Charlie Stross once told me (online) quite forcefully that if one wants a professional career in SF, one MUST read Locus, and I am sure that his is right. It's about then I decided that I didn't really want a professional career in SF. (A position I have since recanted and re-affirmed numerous times in the intervening years - a flip-flopping pattern that I expect will continue until I die. *sigh*)

That aside, though, it's a terrific read!

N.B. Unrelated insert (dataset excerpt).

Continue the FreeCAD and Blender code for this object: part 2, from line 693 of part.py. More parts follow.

On the longer form dramatic presentation, I'd say that A Scanner Darkly has a chance if the Old Man vote can muster around PKD done right.

Patrick H

I think Locus is largely of interest to the circle of people that are interested in SF criticism: Critics, publishers, authors and a minor in the people who religiously travel half-way round the world to go to conventions. The fact that it wins every year is a testament to how many of those people vote. Much is the same with Peter Watts' Blindsight being on the shortlist, despite it being essentially impossible to find in the shops at this point.

I'm not particularly fussy when it comes to layout and photographs and I roll my eyes at the SFX readers who seem incapable of doing without the glossy but Christ I wish that someone would do something about the look of Locus (and NYRSF to a lesser extent).

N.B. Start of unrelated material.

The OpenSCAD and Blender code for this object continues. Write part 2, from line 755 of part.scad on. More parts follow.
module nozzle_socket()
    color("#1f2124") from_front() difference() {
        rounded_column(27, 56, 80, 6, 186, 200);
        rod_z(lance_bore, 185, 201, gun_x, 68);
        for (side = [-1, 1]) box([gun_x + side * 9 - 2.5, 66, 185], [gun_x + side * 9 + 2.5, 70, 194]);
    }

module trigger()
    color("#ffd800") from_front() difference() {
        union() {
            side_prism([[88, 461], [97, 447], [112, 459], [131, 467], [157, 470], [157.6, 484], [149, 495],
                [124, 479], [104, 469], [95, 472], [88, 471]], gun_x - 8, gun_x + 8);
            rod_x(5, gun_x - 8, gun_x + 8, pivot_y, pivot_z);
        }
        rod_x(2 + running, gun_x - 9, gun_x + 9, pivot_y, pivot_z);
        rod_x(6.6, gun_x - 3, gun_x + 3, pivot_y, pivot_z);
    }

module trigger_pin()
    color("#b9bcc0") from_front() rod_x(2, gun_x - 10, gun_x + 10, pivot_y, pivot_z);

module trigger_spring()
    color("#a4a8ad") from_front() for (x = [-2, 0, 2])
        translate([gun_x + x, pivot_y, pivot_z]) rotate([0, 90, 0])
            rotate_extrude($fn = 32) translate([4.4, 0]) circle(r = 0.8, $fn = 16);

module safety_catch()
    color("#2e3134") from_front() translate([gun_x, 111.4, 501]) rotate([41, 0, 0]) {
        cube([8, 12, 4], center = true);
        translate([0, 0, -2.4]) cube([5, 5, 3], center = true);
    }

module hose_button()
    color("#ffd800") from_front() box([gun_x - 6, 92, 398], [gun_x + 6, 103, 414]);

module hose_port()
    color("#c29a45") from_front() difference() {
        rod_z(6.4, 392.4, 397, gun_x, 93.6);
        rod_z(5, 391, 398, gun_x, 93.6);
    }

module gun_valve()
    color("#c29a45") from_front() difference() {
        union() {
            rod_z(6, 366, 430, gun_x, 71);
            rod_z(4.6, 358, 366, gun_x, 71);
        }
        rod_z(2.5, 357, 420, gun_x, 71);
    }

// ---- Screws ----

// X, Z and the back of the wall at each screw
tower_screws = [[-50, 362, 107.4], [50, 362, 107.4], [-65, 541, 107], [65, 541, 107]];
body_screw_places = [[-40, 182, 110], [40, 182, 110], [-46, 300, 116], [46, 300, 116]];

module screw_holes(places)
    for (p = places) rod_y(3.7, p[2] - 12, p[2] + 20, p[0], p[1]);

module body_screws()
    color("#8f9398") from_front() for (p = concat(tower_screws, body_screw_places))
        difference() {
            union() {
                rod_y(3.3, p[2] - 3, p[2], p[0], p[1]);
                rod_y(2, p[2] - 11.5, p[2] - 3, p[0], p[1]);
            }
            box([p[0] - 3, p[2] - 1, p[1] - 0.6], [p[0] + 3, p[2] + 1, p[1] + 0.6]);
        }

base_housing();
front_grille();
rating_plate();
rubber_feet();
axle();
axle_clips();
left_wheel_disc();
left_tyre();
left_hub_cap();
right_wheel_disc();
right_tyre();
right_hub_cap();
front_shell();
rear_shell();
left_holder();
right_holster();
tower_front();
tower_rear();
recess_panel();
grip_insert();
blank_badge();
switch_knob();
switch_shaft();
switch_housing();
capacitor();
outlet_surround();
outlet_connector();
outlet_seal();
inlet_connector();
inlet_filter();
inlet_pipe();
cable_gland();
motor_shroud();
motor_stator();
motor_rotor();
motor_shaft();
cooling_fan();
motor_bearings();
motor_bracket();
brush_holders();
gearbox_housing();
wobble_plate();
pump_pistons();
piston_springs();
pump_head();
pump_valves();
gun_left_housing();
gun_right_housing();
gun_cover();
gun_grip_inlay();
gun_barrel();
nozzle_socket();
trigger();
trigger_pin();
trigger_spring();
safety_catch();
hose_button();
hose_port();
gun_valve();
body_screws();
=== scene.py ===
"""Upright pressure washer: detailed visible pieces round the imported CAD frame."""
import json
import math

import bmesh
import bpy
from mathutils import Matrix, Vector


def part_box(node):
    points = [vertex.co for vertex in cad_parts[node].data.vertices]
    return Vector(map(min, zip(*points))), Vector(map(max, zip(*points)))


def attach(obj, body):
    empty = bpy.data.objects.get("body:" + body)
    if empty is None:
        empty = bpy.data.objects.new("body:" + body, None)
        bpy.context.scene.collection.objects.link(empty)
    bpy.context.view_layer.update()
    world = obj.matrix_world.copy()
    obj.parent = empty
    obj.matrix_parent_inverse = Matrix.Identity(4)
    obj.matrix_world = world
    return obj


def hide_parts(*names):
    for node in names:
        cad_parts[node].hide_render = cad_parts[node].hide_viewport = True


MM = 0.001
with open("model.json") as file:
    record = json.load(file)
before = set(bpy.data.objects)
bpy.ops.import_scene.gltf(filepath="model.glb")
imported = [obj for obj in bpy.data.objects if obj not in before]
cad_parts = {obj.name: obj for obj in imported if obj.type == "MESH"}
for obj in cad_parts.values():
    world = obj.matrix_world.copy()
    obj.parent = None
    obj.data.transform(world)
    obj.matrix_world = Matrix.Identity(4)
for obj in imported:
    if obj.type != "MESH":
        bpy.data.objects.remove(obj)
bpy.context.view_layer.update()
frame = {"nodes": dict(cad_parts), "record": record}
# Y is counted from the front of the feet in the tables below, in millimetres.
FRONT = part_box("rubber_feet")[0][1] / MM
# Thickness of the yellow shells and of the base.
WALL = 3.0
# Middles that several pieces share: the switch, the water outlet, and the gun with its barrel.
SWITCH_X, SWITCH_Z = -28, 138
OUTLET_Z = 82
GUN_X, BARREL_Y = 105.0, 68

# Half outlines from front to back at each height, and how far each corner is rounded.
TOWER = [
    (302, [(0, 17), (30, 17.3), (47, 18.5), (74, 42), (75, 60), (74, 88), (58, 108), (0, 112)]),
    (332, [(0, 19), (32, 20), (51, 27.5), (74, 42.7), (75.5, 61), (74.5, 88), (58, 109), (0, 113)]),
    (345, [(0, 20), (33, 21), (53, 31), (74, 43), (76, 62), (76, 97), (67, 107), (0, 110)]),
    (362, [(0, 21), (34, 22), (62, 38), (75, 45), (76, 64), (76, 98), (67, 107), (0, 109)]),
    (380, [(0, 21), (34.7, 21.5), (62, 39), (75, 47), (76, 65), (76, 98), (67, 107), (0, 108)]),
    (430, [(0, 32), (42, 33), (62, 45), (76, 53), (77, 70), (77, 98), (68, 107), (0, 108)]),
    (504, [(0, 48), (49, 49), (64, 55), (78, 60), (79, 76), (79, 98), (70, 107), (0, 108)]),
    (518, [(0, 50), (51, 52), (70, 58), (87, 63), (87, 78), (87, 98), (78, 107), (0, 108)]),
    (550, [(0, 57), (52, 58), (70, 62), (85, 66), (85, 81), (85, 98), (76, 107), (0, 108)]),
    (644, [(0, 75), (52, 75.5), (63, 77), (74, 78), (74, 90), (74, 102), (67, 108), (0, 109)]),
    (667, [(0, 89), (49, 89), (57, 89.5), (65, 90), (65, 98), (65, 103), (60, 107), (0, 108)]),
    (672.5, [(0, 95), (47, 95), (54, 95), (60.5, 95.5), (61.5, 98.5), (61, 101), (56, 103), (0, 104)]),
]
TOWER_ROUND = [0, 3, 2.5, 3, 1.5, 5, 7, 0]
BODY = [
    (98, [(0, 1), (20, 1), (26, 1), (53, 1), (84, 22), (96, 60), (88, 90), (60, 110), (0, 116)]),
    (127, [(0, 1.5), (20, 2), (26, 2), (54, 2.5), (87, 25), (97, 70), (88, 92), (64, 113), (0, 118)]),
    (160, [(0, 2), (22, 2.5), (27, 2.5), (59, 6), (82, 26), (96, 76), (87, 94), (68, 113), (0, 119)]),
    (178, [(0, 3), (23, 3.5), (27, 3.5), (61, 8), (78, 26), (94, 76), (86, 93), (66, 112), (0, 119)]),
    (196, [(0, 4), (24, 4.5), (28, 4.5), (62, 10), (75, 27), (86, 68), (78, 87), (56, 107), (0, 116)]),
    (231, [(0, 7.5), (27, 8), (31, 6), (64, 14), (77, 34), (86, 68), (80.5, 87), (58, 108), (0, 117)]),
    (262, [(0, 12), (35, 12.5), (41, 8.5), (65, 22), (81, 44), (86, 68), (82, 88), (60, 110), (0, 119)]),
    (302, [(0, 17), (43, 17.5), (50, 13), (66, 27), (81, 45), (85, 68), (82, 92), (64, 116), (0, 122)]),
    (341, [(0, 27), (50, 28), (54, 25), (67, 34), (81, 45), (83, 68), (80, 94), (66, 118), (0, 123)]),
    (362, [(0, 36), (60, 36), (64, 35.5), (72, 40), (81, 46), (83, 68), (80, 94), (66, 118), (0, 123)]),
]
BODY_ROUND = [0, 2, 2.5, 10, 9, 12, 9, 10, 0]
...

The covers always look to me like the kind of images you get of people on the news around the time the news reader says "the trial continues" or "before turning the gun on himself".

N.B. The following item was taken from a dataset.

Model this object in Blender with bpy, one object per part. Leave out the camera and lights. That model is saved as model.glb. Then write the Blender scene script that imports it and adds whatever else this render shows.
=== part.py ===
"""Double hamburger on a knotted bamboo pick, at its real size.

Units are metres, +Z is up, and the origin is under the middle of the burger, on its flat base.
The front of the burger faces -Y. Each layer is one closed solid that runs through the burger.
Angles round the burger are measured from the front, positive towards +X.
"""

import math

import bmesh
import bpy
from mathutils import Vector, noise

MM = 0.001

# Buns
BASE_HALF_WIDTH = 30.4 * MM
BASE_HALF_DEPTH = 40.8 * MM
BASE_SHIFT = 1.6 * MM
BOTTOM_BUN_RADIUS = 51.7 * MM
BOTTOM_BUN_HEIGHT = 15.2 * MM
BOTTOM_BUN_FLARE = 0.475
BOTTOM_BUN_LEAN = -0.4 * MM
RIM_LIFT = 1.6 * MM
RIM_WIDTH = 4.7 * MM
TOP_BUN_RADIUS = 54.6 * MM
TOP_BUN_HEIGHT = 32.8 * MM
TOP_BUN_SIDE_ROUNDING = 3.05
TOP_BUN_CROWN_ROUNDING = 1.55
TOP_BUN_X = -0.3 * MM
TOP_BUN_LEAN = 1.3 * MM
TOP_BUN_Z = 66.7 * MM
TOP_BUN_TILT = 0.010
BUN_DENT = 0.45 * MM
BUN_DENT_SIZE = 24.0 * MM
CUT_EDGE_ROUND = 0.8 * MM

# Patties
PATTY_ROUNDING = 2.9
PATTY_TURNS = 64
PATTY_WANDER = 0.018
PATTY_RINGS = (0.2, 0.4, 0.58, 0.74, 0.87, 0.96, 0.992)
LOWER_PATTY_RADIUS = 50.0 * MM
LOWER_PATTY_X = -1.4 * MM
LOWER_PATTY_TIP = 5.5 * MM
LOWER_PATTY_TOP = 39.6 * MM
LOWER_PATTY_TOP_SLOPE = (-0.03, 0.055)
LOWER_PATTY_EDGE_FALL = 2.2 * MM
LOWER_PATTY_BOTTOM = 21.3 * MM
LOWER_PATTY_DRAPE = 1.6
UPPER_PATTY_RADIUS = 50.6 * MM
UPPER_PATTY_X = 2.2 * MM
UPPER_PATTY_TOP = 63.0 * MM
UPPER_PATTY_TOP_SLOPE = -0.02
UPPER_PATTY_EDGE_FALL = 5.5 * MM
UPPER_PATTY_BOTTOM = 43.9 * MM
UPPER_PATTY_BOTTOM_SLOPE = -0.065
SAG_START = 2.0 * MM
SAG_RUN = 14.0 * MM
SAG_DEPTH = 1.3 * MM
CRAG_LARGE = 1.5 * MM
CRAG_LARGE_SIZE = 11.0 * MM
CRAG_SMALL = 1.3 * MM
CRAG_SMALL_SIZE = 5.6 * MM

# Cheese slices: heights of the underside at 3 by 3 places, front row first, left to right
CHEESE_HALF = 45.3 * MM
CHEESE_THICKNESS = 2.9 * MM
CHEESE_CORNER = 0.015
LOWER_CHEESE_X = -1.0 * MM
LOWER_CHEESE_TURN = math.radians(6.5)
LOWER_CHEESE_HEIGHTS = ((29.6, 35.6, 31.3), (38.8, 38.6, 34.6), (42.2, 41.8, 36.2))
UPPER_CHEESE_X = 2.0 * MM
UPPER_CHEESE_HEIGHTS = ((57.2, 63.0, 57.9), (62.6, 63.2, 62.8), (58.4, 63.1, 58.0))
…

I find some comfort in the fact that I'll never appear on the cover of Locus Magazine.
;-P

I don't know... if you have a beard and a Hawaiian shirt you never know.

Weirdly, I wrote about beards and Hawaiian shirts without having seen the current cover of Locus. Apparently it features Peter S. Beagle sporting... a beard and a Hawaiian shirt.

Is that an American thing? I don't know anyone who has a beard and a Hawaiian shirt but apparently most men involved in SF (and to a lesser extent gaming) seem to favour this style of dress.

I think fireplace girl's concept was better than the execution. I mean the whole literal-minded robots thing is so hackneyed.

I really have to stop watching Doctor Who as science fiction and start watching it as fantasy, then hopefully the cliche would become delightfully mythopoeic ...

I'm ashamed to admit, I have two (although I bought one in Fiji, so... no that's not going to fly). They were quite trendy a few years ago, but I think their popularity among geeks has little to do with fashion, and more to do with "Check it out, I'm whacky!"

They're also a little more forgiving on large tummies than a cotton t-shirt (cos of the pattern), and a little less staid than a polo or business shirt. In the UK I'd say they are enormously outnumbered by heavy-metal themed t-shirts.

I don't have a beard, though. Hate the things.

P

I have one Hawaiian shirt, that I wear on Fridays to work, in accordance with local custom.

This discussion reminds me of the scene in The Simpsons, where Martin's Hawaiian shirt is torn off, and someone cries out "Hey, you're not fun - you're fat!"

LCRW is highly recommended, if you like Kelly Link-type short fiction (it's mostly magical realist and surrealist). Which I do!